In order to obtain service by publication there must be a “diligent search and inquiry” for the party being served.  It is the obligation of the party seeking service to embark upon this diligent search, and an affidavit attesting that such a search has indeed been performed must be filed with the court before attempt at service by publication can be valid.[1]

But what does a diligent search and inquiry look like?  The statutes aren’t very helpful in this regard, but the the case law might be instructive.  If  we look at the 1926 Florida Supreme Court case of Ortell v. Ortell,[2] we see at least what a diligent search ought not to look like:

The fact that this affidavit stated that the affiant believed the present mail address of the defendant to be Hendersonville, North Carolina, does not cure the defect with reference to the inadequacy of the affidavit as applied to the residence of the defedant [...]. For aught that appears in the affidavit, this “mailing address” may have been purely transient, temporary, and ineffective.  Furthermore, in view of the generality of the mailing address given, it would have been a better compliance with the spirit of the statute either to have given the street address in Hendersonville, which we judicially know was by no means a village[.]

[1] § 49.051 Fla. Stat. (2010)

[2] Marie Phyllis Ortell v. Frank J. Ortell, 91 Fla. 50 (1926)

What happens to a civil complaint where the opposing party cannot be served?  Such is often the case is divorces, what we call a “dissolution of marriage” action here in Florida, where the party seeking the divorce often has not had contact with the opposing party and may even be unaware of their whereabouts.  The answer is found in a form of service of process known as “constructive” service.

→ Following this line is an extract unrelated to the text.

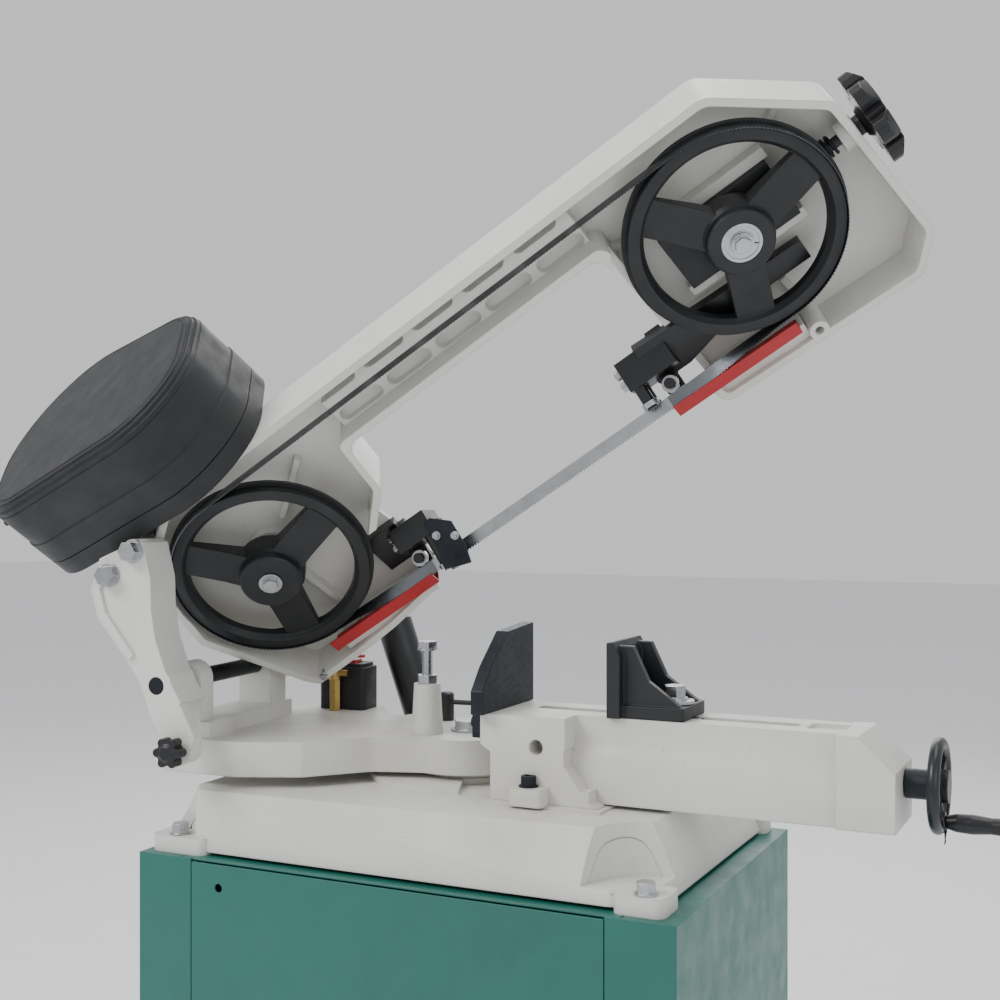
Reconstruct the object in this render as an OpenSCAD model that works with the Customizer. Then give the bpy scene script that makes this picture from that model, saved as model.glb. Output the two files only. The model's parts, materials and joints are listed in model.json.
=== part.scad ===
// Horizontal metal-cutting band saw with a swivelling head, on a sheet-metal stand.
// The origin is on the floor under the middle of the stand. X runs along the vise
// towards the handwheel, Y points away from the operator and Z is up.
// The bow is drawn part raised, with the head turned a few degrees from square.

/* [Stand] */
// Width of the sheet-metal stand
stand_w = 510; // [490:5:540]
// Depth of the stand
stand_d = 339; // [330:1:350]
// Height of the stand up to the underside of the base casting
stand_h = 560; // [450:10:700]
// Thickness of the stand's sheet metal
sheet_t = 2; // [1.5:0.25:3]
// Spacing of the floor anchor holes along X
anchor_x = 450; // [440:5:460]
// Spacing of the floor anchor holes along Y
anchor_y = 270; // [250:5:280]
// Radius of a floor anchor hole
anchor_r = 5.5; // [4:0.5:7]

/* [Base] */
// Height of the base casting
base_h = 58; // [50:1:65]
// Height of the vise table above the top of the base casting
table_rise = 76; // [74:1:80]
// Radius of the swivel pin
swivel_pin_r = 10; // [8:1:12]

/* [Vise] */
// Radius of the vise screw
screw_r = 8; // [7:0.5:9]
// Outer radius of the handwheel
handwheel_r = 38; // [34:1:42]
// Height of the moving jaw above the table
jaw_h = 65; // [50:1:70]

/* [Head and bow] */
// Angle that the head is turned from square
rest_swivel = 5.4; // [0:0.1:10]
// Angle that the bow is raised from the cutting position
rest_raise = 33.15; // [20:0.05:40]
// Lean of the blade wheels away from the vertical plane of the cut
wheel_tilt = 42; // [40:1:44]
// Distance between the two wheel centres
wheel_span = 530; // [520:1:540]
// Thickness of the bow casting's walls
wall_t = 7; // [5:0.5:8]
// Depth of the bow casting's walls in front of its back plate
bow_depth = 50; // [46:1:52]

/* [Wheels and blade] */
// Radius of the wheel rim that the blade runs on
tread_r = 93; // [90:1:94]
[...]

In order for a court to obtain jurisdiction over dissolution of marriage cases, proper service of process must be made upon the respondent.  Dissolutions of marriage are actions in rem, and thus the res of the action over which the court asserts jurisdiction is the marriage itself.  Therefore the court does not need personal jurisdiction over the respondent to dissolve a marriage; the court merely requires jurisdiction over the marriage itself, or one of the parties to the marriage (the petitioner).

Although the court needs no personal jurisdiction over the respondent, service of process upon the respondent is still required in order that the court to obtain a valid judgment over the res of the action.  In cases where the respondent cannot be found, and substituted service of process[1] cannot be made on an appropriate party, it is still possible to effect constructive service upon the respondent by means of service by publication.  Service by publication can only be had for proceedings in rem.[2]

An affidavit of diligent search and inquiry is a “condition precedent to service by publication.”[3] Diligent search and inquiry is essential to any attempt at constructive service.[4] The last known address of the defending party must be contained within the affidavit.  But what exactly constitutes a “diligent search and inquiry” with respect to service of process?  The answer is not as clear as one might like it to be, and as I will go on to show, this lack of clarity can be quite problematic when it comes to ensuring due process for respondents.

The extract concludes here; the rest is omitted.